"Ik heb het over de jaren 1957/60. Ik runde een filiaaltje van de Co-operatie, die je toen nog had. Het was een winkeltje van circa 60 vierkante meter, gelegen in de Spaarndammerbuurt."
Alles los en afwegen
"Zelfbediening of supermarkt kende men nog niet. Het waren de echte buurtwinkeltjes waar je de meeste klanten persoonlijk wel leerde kennen. Ze woonden ook meestal in de directe omgeving van de winkel.
Men kende nog geen voorverpakte artikelen. Alles was los in de bakken in de achterwand. Erwten, bonen, rijst, zuidvruchten, suiker. Maar ook vruchtenhagel, bruine suiker, basterdsuiker en vele andere artikelen.
Zachte zeep en stroop zaten in vaatjes of blikken. Rijst, suiker en meel kwamen in balen van circa 50 kilo binnen en werden dan overgegooid in de houten verkoopbakken. Ook stroop en zachte zeep werd met de hand uitgewogen. Grote pollepel in het stroopvat en maar draaien en gieten in een potje op de weegschaal en 250 gram uitwegen."
De wijk in
"Ook was er nog een wijk aan de winkel verbonden, dus donderdags de boekjes - waarin de bestellingen stonden - ophalen en vrijdags of zaterdags de boodschappen bezorgen op m’n transportfiets met een grote rieten mand voorop.
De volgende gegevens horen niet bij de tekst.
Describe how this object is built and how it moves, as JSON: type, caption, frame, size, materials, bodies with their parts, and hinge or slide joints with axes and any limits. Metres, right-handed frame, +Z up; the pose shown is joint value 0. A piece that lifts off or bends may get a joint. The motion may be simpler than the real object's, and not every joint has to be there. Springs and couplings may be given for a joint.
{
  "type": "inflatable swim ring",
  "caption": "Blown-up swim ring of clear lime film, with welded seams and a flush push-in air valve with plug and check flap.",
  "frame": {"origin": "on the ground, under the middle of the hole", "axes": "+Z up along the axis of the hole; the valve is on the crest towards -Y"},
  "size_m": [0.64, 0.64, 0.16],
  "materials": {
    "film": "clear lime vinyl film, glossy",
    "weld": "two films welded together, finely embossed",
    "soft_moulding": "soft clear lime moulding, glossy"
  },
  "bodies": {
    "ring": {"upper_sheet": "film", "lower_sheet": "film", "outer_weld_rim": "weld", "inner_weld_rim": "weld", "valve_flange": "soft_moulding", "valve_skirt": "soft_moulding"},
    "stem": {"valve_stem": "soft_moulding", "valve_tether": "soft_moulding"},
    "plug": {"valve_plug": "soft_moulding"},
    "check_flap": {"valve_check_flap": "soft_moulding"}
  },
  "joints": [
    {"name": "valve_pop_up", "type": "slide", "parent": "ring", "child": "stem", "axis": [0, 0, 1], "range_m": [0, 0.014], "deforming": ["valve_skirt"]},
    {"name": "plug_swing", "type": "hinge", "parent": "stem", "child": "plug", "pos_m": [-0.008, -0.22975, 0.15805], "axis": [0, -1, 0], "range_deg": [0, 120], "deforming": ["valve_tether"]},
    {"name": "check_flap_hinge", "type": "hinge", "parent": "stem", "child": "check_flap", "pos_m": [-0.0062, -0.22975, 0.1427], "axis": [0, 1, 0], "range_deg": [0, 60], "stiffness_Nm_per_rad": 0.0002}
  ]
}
Ook gas en electrapenningen voor de meters thuis moesten bij het energiebedrijf ingekocht worden en in de winkel. verkocht. Maar je verdiende er haast niets mee. Uiteraard kwam 's avonds wel eens deze of gene een penning halen, want het gas of licht was uit gegaan. De penning was 'op'.
Later ben ik in de supermarktwereld terecht gekomen."